• _Job_:
Everything from the line containing "What three.js and" to the line containing "const GAP = 0.3;", both lines included, must be copied exactly; nothing else should be.

• _Records with modeling code_:
########

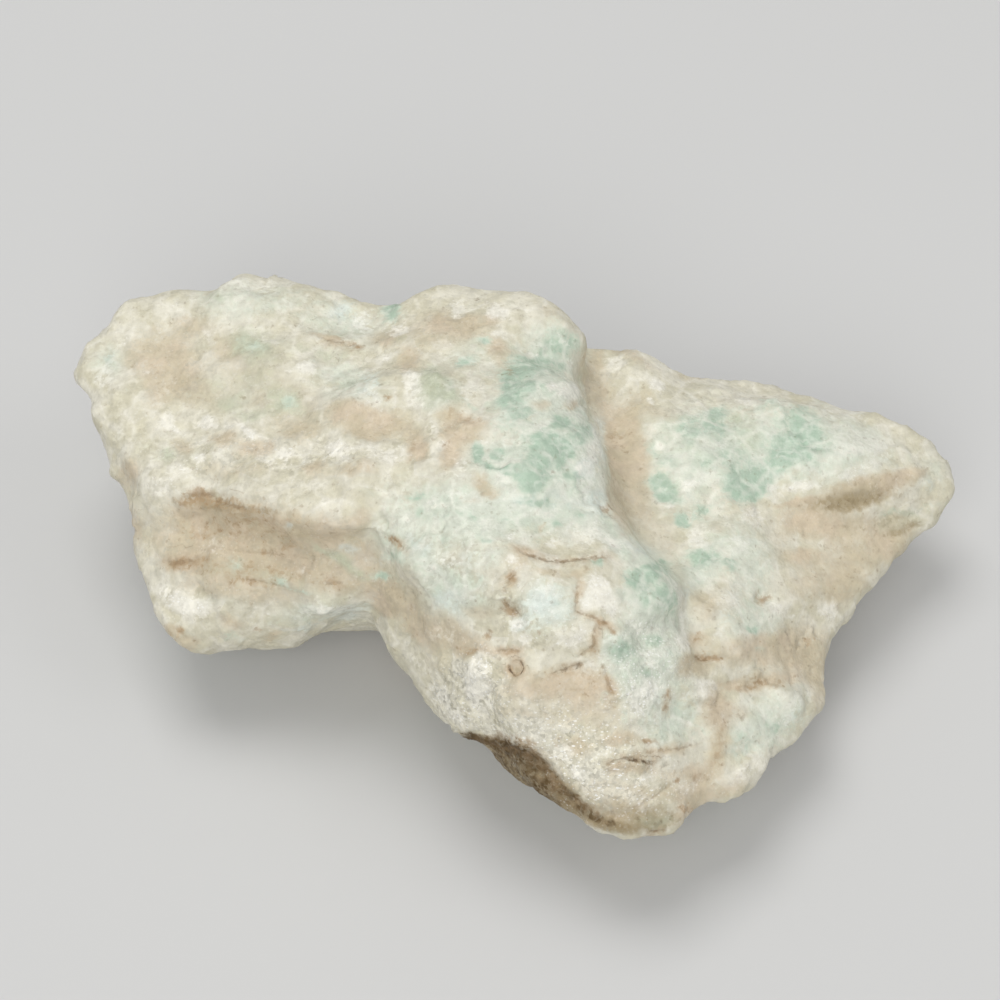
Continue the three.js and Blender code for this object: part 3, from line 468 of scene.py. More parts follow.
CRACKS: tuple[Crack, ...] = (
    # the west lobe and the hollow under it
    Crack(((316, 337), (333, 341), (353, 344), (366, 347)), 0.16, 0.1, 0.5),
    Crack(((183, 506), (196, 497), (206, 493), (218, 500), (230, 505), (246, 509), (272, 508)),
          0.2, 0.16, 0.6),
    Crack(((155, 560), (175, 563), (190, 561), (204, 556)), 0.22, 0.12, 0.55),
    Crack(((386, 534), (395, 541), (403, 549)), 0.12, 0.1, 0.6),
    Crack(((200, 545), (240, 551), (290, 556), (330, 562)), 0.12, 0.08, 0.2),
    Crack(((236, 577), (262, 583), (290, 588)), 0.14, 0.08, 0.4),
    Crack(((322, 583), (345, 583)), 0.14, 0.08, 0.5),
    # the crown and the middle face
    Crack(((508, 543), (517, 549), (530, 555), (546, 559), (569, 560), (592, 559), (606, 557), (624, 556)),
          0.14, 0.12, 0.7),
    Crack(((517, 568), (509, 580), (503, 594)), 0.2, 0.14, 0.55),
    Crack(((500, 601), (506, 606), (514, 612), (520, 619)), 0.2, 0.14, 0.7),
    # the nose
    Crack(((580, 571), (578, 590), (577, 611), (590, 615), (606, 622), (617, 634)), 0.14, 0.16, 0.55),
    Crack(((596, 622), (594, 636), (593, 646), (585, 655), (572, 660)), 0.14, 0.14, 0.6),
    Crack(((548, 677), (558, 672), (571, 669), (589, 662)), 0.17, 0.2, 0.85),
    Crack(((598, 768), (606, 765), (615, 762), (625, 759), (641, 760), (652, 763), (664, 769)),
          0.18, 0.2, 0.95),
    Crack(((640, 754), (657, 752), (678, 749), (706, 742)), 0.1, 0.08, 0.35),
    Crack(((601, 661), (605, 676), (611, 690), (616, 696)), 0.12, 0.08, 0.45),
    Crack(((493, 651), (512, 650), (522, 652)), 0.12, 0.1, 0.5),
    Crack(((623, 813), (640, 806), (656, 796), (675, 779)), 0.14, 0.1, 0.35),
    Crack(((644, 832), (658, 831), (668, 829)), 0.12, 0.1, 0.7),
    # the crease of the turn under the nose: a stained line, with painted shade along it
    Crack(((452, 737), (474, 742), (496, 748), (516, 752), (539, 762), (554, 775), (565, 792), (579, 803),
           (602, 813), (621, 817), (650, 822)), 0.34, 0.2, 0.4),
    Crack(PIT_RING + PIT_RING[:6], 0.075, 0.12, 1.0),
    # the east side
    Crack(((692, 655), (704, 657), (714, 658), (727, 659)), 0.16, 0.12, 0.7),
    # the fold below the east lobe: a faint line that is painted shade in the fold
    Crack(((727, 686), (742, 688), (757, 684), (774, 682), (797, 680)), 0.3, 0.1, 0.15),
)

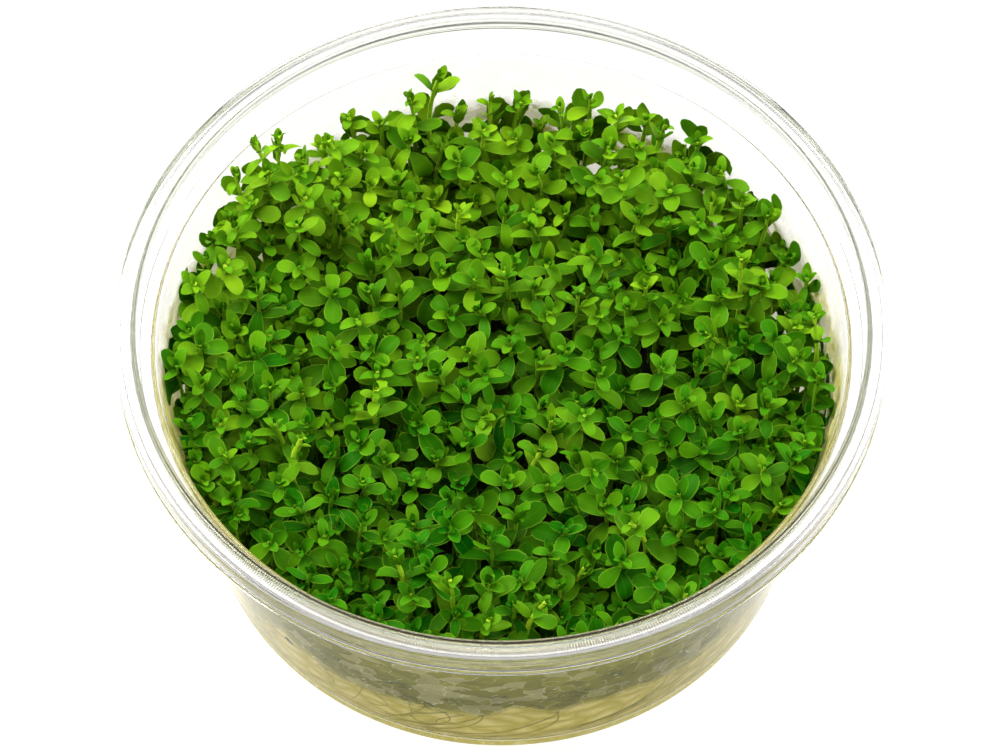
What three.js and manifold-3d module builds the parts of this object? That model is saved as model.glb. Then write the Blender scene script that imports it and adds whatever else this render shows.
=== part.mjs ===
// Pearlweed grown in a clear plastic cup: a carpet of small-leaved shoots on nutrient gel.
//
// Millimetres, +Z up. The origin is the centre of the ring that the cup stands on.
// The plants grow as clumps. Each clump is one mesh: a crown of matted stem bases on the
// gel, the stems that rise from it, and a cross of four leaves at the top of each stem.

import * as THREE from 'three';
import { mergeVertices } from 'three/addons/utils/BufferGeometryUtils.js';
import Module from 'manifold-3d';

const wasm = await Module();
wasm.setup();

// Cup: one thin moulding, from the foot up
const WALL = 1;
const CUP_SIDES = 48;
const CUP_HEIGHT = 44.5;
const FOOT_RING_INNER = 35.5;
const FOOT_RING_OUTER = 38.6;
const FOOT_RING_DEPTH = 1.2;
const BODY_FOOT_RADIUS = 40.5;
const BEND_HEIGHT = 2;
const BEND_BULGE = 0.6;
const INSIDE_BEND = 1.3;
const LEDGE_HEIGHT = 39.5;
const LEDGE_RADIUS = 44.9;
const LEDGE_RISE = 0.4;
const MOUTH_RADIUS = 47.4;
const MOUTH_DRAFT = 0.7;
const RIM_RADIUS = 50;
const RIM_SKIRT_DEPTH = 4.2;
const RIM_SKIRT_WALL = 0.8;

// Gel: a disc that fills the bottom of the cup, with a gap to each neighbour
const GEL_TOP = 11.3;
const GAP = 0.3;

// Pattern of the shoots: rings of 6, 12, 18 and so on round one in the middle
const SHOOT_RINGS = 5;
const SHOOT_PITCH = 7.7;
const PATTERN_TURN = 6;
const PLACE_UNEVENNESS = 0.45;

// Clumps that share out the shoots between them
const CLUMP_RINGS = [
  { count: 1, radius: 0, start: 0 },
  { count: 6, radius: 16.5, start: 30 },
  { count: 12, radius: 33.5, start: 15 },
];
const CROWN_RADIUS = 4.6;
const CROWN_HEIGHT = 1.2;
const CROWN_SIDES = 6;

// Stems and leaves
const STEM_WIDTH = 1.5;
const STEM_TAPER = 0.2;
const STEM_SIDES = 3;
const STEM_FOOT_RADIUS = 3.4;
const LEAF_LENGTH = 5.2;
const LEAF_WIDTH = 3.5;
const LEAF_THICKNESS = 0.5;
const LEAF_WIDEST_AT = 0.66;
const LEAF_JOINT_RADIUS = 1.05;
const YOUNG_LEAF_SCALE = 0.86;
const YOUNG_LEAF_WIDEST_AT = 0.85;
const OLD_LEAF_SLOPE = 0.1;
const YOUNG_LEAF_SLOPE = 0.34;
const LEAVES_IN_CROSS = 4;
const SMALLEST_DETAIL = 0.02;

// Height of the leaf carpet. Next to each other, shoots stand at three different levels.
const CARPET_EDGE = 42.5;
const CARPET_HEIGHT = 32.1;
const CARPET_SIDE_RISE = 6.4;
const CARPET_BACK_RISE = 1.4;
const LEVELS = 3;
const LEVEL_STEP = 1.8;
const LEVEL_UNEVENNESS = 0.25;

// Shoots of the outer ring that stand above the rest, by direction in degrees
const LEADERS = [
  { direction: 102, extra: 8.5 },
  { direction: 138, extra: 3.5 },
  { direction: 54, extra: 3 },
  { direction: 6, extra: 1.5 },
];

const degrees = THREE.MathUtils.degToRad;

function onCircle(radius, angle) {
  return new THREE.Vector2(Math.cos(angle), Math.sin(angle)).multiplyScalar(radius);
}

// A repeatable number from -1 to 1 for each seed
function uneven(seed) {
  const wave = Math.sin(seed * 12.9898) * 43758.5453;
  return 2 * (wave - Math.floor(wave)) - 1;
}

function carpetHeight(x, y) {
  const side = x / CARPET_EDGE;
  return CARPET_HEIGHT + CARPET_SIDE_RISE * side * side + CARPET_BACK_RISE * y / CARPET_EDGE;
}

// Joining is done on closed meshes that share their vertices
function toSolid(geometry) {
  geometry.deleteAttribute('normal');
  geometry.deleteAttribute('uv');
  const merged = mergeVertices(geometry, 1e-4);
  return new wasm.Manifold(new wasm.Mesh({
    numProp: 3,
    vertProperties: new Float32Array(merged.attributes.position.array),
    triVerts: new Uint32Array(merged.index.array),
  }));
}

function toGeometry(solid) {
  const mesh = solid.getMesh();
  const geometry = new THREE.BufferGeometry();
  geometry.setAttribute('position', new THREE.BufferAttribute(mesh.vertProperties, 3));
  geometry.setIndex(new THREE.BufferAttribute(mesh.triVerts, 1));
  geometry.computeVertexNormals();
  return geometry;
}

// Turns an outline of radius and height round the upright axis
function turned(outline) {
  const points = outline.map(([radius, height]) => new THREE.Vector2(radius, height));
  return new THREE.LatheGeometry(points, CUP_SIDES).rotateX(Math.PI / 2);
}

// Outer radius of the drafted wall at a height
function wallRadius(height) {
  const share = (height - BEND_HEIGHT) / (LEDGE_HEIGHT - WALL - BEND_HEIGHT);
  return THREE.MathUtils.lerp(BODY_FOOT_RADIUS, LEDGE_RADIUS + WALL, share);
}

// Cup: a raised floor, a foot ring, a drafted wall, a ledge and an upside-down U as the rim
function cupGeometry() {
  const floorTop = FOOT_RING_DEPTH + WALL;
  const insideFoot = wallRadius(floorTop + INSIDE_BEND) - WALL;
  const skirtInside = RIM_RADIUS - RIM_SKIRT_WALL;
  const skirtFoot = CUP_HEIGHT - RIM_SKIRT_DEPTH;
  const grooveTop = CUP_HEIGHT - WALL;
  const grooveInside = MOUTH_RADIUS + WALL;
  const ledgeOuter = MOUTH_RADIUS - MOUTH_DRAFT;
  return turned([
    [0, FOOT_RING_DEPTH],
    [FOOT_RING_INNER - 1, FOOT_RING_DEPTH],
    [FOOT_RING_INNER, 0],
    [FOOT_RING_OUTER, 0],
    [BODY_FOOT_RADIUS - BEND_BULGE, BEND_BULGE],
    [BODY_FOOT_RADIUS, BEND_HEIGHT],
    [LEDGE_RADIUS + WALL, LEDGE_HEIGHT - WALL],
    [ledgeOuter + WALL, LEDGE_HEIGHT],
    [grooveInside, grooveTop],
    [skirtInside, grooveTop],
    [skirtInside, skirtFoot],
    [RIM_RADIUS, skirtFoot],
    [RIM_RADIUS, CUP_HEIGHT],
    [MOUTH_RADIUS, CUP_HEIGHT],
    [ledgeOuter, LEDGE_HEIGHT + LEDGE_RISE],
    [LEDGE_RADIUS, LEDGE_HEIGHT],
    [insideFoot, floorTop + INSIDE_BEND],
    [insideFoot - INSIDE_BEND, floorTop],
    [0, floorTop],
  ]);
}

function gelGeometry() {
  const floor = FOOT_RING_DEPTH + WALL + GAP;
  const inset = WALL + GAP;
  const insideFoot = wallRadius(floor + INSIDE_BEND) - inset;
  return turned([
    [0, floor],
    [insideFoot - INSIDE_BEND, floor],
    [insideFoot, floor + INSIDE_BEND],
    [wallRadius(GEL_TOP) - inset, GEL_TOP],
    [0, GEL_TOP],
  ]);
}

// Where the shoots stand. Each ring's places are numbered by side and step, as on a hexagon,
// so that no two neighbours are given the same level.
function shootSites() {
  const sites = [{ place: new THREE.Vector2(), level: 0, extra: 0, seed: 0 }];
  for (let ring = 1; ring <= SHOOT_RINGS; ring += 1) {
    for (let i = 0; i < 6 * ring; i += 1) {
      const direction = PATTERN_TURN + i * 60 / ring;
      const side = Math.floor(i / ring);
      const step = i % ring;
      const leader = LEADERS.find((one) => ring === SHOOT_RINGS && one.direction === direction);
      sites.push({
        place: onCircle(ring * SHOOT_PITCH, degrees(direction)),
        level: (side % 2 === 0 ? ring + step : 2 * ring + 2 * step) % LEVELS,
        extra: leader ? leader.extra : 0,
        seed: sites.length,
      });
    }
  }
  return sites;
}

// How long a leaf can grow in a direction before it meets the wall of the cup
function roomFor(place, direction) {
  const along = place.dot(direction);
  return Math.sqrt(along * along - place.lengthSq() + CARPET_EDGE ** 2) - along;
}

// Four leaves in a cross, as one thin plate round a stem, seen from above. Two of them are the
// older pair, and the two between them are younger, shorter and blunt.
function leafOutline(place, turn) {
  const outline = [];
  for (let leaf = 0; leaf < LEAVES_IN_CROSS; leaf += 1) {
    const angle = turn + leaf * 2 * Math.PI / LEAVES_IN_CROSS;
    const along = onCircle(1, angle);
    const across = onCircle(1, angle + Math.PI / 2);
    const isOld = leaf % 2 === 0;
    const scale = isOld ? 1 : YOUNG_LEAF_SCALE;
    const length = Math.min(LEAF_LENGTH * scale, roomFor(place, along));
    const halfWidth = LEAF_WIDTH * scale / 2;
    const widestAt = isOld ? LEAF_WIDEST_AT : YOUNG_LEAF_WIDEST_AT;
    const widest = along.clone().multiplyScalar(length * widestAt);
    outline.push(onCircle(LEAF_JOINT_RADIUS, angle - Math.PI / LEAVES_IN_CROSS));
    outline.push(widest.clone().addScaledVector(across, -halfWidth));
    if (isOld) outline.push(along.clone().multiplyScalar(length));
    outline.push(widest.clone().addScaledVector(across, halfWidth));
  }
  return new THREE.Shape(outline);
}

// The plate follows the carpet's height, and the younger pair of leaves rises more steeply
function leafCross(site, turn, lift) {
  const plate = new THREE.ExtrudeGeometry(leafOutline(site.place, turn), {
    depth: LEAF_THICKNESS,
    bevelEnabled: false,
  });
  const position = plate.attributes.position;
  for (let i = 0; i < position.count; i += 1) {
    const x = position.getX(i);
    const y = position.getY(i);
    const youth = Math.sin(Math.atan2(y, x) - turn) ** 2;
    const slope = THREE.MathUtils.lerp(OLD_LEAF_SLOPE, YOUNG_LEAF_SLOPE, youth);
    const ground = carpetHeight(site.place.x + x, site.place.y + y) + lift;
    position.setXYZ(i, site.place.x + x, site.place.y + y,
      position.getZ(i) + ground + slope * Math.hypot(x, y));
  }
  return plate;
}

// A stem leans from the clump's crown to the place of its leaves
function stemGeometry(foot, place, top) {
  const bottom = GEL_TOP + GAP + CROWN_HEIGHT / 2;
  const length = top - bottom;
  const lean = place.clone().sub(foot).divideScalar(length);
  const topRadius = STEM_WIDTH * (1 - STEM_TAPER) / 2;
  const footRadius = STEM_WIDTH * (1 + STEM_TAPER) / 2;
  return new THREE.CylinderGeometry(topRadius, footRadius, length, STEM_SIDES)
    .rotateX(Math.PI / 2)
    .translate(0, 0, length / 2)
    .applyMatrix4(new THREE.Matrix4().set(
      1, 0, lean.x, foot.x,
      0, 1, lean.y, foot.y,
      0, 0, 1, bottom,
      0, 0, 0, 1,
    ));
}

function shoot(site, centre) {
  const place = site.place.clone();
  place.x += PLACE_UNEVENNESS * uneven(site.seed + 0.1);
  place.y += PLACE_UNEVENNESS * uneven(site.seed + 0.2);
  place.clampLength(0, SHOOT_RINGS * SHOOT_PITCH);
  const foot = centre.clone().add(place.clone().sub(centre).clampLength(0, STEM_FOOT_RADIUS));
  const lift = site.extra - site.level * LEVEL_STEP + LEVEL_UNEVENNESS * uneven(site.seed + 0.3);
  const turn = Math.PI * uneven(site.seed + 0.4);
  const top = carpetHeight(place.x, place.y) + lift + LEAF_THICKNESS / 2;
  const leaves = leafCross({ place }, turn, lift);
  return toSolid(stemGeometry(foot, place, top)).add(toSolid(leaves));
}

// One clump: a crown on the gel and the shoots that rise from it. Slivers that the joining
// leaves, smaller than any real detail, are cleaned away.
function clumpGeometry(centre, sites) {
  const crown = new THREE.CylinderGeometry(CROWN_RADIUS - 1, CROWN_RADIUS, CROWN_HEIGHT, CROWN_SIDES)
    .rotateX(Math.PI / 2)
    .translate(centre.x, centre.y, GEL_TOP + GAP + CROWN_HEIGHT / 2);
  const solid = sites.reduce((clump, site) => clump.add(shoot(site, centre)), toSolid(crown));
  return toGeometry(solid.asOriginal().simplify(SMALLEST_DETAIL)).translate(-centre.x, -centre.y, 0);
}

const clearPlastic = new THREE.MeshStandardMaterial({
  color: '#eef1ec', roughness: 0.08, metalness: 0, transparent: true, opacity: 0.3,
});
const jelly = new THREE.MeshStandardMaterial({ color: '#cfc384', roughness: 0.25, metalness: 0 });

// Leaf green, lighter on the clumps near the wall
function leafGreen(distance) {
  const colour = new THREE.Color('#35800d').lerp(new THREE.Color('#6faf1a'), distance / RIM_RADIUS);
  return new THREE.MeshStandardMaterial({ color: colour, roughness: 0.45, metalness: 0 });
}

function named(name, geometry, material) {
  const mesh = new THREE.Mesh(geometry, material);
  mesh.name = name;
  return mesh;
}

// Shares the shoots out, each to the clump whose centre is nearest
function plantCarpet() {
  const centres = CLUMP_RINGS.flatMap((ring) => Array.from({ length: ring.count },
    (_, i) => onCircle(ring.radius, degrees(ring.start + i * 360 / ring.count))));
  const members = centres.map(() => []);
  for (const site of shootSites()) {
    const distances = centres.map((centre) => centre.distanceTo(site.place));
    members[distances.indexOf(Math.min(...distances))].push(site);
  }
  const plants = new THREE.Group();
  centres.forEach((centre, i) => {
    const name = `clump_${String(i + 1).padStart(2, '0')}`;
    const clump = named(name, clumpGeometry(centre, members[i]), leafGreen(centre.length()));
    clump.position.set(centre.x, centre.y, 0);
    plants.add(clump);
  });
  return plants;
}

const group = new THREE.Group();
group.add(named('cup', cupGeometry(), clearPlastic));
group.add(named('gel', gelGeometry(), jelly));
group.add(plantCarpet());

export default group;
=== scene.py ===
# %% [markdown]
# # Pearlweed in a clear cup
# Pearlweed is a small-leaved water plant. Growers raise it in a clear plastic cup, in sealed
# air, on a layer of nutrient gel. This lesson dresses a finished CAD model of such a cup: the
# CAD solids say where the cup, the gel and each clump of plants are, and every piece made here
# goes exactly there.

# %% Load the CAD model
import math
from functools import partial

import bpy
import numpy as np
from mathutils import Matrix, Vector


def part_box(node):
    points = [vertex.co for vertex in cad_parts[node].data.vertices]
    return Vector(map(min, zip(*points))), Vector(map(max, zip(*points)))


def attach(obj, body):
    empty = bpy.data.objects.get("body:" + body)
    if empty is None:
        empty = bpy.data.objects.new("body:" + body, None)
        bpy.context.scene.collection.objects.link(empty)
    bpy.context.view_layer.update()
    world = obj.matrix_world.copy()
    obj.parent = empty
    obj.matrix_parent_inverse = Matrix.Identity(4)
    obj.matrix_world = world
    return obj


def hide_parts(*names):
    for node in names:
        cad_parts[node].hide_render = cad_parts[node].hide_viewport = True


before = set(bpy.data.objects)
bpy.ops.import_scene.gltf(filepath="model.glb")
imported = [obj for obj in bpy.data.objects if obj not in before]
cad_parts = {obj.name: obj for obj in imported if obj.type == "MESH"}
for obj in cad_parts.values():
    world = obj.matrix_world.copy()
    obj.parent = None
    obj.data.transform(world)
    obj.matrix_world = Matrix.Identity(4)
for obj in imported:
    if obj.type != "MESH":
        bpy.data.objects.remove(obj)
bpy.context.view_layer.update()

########

• _Answer to this problem_:
What three.js and manifold-3d module builds the parts of this object? That model is saved as model.glb. Then write the Blender scene script that imports it and adds whatever else this render shows.
=== part.mjs ===
// Pearlweed grown in a clear plastic cup: a carpet of small-leaved shoots on nutrient gel.
//
// Millimetres, +Z up. The origin is the centre of the ring that the cup stands on.
// The plants grow as clumps. Each clump is one mesh: a crown of matted stem bases on the
// gel, the stems that rise from it, and a cross of four leaves at the top of each stem.

import * as THREE from 'three';
import { mergeVertices } from 'three/addons/utils/BufferGeometryUtils.js';
import Module from 'manifold-3d';

const wasm = await Module();
wasm.setup();

// Cup: one thin moulding, from the foot up
const WALL = 1;
const CUP_SIDES = 48;
const CUP_HEIGHT = 44.5;
const FOOT_RING_INNER = 35.5;
const FOOT_RING_OUTER = 38.6;
const FOOT_RING_DEPTH = 1.2;
const BODY_FOOT_RADIUS = 40.5;
const BEND_HEIGHT = 2;
const BEND_BULGE = 0.6;
const INSIDE_BEND = 1.3;
const LEDGE_HEIGHT = 39.5;
const LEDGE_RADIUS = 44.9;
const LEDGE_RISE = 0.4;
const MOUTH_RADIUS = 47.4;
const MOUTH_DRAFT = 0.7;
const RIM_RADIUS = 50;
const RIM_SKIRT_DEPTH = 4.2;
const RIM_SKIRT_WALL = 0.8;

// Gel: a disc that fills the bottom of the cup, with a gap to each neighbour
const GEL_TOP = 11.3;
const GAP = 0.3;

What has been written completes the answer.